Quelles solidarités face aux crises migratoires?

Quelles solidarités face aux crises migratoires?

INTERNATIONAL - La mort tragique de centaines de migrants en Méditerranée a suscité une mobilisation européenne inhabituelle, symbolisée par le sommet extraordinaire du 23 avril. Outre l'adoption de mesures de court terme, elle a contribué à relancer le débat sur la solidarité européenne face aux crises migratoires, qu'il convient d'approfondir sur trois registres complémentaires

INTERNATIONAL - La mort tragique de centaines de migrants en Méditerranée a suscité une mobilisation européenne inhabituelle, symbolisée par le sommet extraordinaire du 23 avril. Outre l'adoption de mesures de court terme, elle a contribué à relancer le débat sur la solidarité européenne face aux crises migratoires, qu'il convient d'approfondir sur trois registres complémentaires.
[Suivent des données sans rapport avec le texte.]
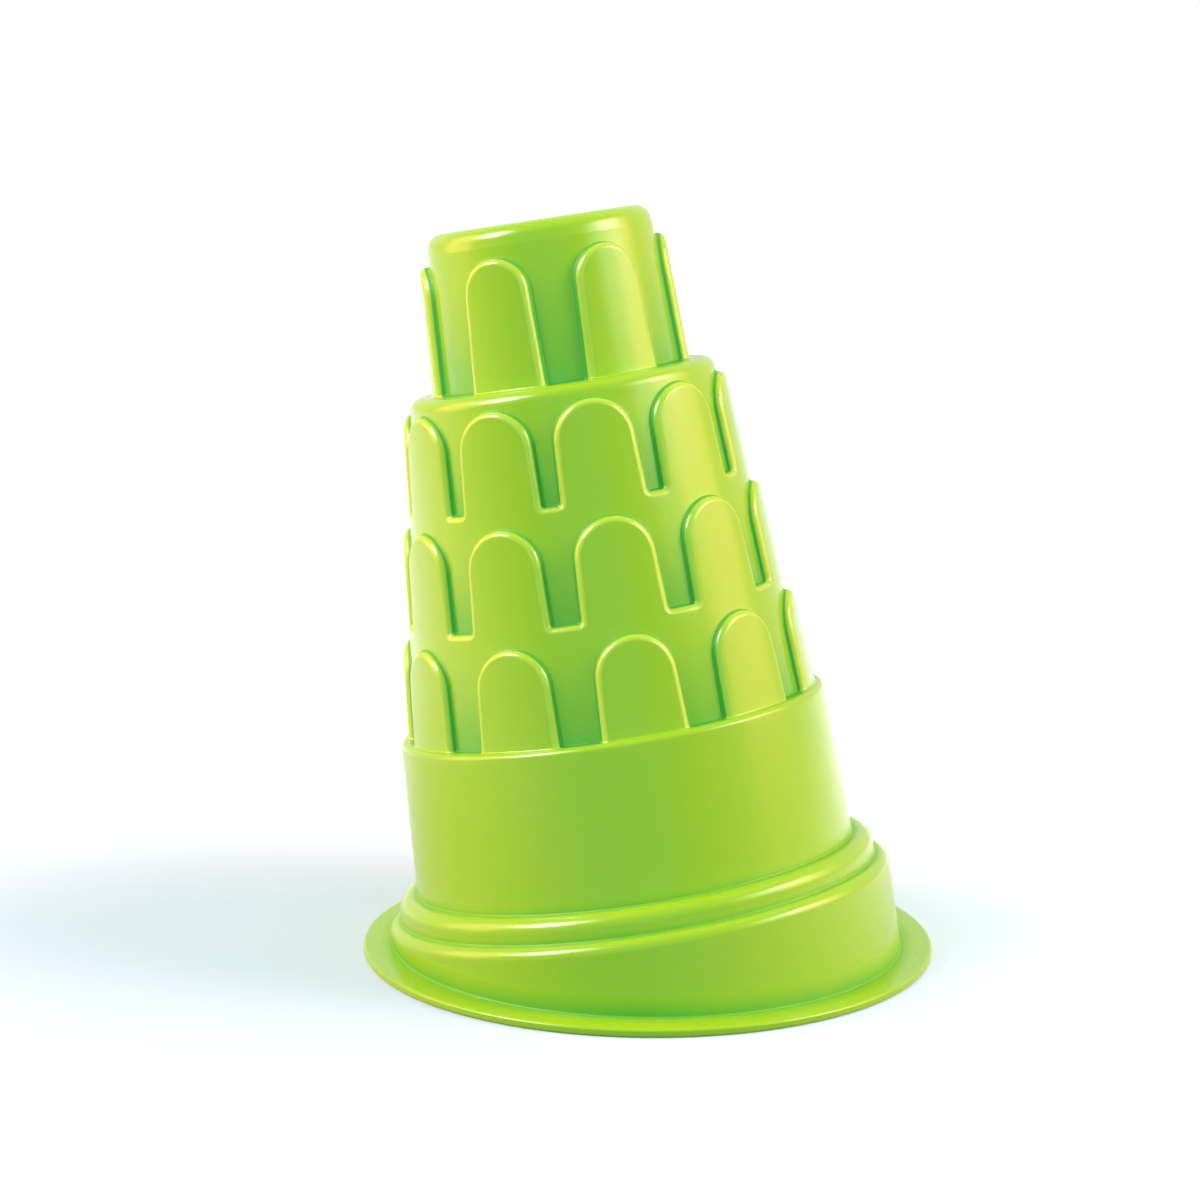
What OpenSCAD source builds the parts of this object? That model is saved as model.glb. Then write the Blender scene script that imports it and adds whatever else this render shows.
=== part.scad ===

1. L'asymétrie géographique impose une solidarité financière européenne face aux crises migratoires

La création de l'espace Schengen a de facto conduit à mutualiser la surveillance de nos frontières extérieures communes, dans un contexte asymétrique: si les frontières aériennes des pays de l'UE sont toutes également accessibles, les frontières terrestres et maritimes de certains d'entre eux (par exemple la Grèce et l'Italie) enregistrent des flux migratoires plus importants lorsque le chaos se propage dans les pays voisins, comme c'est actuellement le cas en Syrie et en Libye. Plusieurs mécanismes traduisant une solidarité financière européenne ont été mis en place pour compenser cette asymétrie:

- des mécanismes de péréquation budgétaire, notamment matérialisés par le "Fonds Asile Migration et Intégration" (FAMI), doté de 2,4 milliards d'euros pour la période 2014-2020; le FAMI a notamment pour objectif de renforcer et développer tous les aspects du régime d'asile européen commun, de promouvoir l'intégration effective des ressortissants de pays tiers et de financer le retour des migrants non accueillis sur le sol européen; chaque pays de l'UE reçoit une part fixe de ce Fonds, ainsi qu'une part proportionnelle à son degré d'exposition aux flux migratoires

- la solidarité financière européenne s'exprime aussi par l'intermédiaire de l'agence Frontex, qui offre une assistance technique aux Etats membres faisant face à une forte pression migratoire; cette assistance a récemment conduit au financement d'opérations conjointes de patrouille en mer au large de la Grèce (opération "Poséidon") et de l'Italie (opération "Triton"): il est logique que le coût de telles opérations soient intégralement financées par l'UE, alors que le financement de l'opération "Mare Nostrum", lancée par le gouvernement italien en 2013, n'avait été pris en charge qu'à hauteur de 20% par les autres pays de l'UE

- la solidarité financière européenne peut enfin conduire à l'envoi d'"équipes d'intervention rapide aux frontières" (par exemple en Grèce en novembre 2010), composées de gardes-frontières issus de tout ou partie des Etats membres, agissant sous l'autorité du pays hôte, mais financés par leur pays d'origine. Tout comme Frontex, ces équipes doivent préfigurer la création d'un véritable "Corps européen de garde-frontières", financé par l'ensemble des Etats membres.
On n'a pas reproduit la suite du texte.